We recognize the different situations of plaintiff and defendant regarding loss of use and contents. Plaintiff moved into her inherited house before the fire; however, the family court found she “made a very compelling argument” that she was constructively evicted by defendant's construction plans to remove the roof and second floor and to move the second-floor furniture to the first floor. Plaintiff paid no rent in the inherited house; however, the court found that plaintiff lost rental income by living in rather than renting out that house. Plaintiff's need for furniture, appliances, and housewares at the inherited house may have been different than defendant's need at an apartment.2 Nonetheless, defendant agreed to split the insurer's payments for “use and contents,” and the differences between their situations did not make that agreement inequitable.

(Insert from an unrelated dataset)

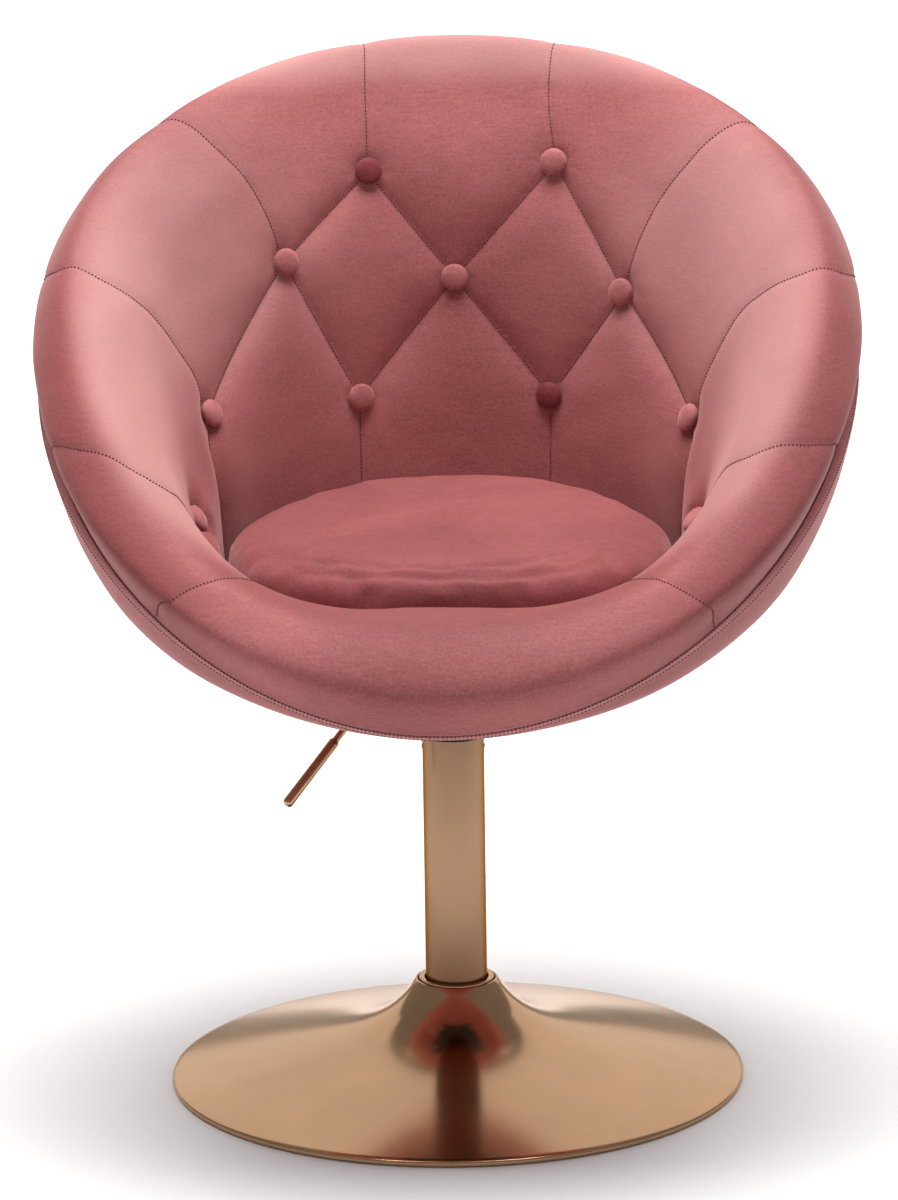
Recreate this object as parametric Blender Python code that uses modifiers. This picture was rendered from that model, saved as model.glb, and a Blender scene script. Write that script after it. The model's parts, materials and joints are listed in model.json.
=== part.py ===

Defendant argues that he simply sought and received a benefit from the insurer, and plaintiff did not. Defendant states that neither party was happy with the $29,860.46 amount. He asserts that plaintiff's complaints should be directed to the insurer. Nonetheless, defendant chose to agree to split the payments for “use and contents” that the insurer did make, and the Family Part properly enforced that agreement.
FN1. The insurer also issued a $5,000 initial payment for the contents, of which defendant received $3,000 and plaintiff $2,000.. FN1. The insurer also issued a $5,000 initial payment for the contents, of which defendant received $3,000 and plaintiff $2,000.
FN2. We note that the furniture and other items provided by THD may only have been rented, and that there was no evidence that THD paid the utilities at defendant's apartment.. FN2. We note that the furniture and other items provided by THD may only have been rented, and that there was no evidence that THD paid the utilities at defendant's apartment.